= Task requirements =
Reproduce each line exactly.

####################

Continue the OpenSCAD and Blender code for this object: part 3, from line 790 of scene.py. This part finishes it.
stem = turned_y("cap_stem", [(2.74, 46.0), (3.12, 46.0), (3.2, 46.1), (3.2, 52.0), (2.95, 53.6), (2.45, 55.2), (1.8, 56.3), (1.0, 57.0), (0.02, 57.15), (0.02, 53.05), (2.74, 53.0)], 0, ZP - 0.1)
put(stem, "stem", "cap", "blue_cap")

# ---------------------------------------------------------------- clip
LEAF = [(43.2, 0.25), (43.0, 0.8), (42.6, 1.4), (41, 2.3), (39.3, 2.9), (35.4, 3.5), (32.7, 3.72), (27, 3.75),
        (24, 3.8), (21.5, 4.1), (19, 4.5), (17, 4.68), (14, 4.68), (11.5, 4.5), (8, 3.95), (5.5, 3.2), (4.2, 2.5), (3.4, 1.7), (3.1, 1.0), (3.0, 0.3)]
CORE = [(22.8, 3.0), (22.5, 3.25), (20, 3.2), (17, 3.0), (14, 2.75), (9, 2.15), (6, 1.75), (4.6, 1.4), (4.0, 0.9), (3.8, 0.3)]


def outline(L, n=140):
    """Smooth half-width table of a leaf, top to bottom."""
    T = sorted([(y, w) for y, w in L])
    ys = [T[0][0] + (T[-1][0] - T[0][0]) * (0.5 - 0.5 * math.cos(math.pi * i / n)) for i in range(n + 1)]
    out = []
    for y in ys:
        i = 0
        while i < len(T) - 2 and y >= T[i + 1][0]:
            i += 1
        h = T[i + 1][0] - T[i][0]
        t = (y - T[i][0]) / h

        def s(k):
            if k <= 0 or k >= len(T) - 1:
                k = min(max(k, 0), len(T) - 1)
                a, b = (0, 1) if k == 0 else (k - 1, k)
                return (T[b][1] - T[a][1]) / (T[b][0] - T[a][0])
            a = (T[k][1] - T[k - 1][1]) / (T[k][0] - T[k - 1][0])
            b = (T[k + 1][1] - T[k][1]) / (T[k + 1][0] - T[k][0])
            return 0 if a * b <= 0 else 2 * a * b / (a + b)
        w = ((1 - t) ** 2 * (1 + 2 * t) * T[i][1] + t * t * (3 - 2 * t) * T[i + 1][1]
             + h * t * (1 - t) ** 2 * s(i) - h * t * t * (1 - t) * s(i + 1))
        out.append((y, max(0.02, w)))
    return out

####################

= The result =
Continue the OpenSCAD and Blender code for this object: part 3, from line 790 of scene.py. This part finishes it.
stem = turned_y("cap_stem", [(2.74, 46.0), (3.12, 46.0), (3.2, 46.1), (3.2, 52.0), (2.95, 53.6), (2.45, 55.2), (1.8, 56.3), (1.0, 57.0), (0.02, 57.15), (0.02, 53.05), (2.74, 53.0)], 0, ZP - 0.1)
put(stem, "stem", "cap", "blue_cap")

# ---------------------------------------------------------------- clip
LEAF = [(43.2, 0.25), (43.0, 0.8), (42.6, 1.4), (41, 2.3), (39.3, 2.9), (35.4, 3.5), (32.7, 3.72), (27, 3.75),
        (24, 3.8), (21.5, 4.1), (19, 4.5), (17, 4.68), (14, 4.68), (11.5, 4.5), (8, 3.95), (5.5, 3.2), (4.2, 2.5), (3.4, 1.7), (3.1, 1.0), (3.0, 0.3)]
CORE = [(22.8, 3.0), (22.5, 3.25), (20, 3.2), (17, 3.0), (14, 2.75), (9, 2.15), (6, 1.75), (4.6, 1.4), (4.0, 0.9), (3.8, 0.3)]


def outline(L, n=140):
    """Smooth half-width table of a leaf, top to bottom."""
    T = sorted([(y, w) for y, w in L])
    ys = [T[0][0] + (T[-1][0] - T[0][0]) * (0.5 - 0.5 * math.cos(math.pi * i / n)) for i in range(n + 1)]
    out = []
    for y in ys:
        i = 0
        while i < len(T) - 2 and y >= T[i + 1][0]:
            i += 1
        h = T[i + 1][0] - T[i][0]
        t = (y - T[i][0]) / h

        def s(k):
            if k <= 0 or k >= len(T) - 1:
                k = min(max(k, 0), len(T) - 1)
                a, b = (0, 1) if k == 0 else (k - 1, k)
                return (T[b][1] - T[a][1]) / (T[b][0] - T[a][0])
            a = (T[k][1] - T[k - 1][1]) / (T[k][0] - T[k - 1][0])
            b = (T[k + 1][1] - T[k][1]) / (T[k + 1][0] - T[k][0])
            return 0 if a * b <= 0 else 2 * a * b / (a + b)
        w = ((1 - t) ** 2 * (1 + 2 * t) * T[i][1] + t * t * (3 - 2 * t) * T[i + 1][1]
             + h * t * (1 - t) ** 2 * s(i) - h * t * t * (1 - t) * s(i + 1))
        out.append((y, max(0.02, w)))
    return out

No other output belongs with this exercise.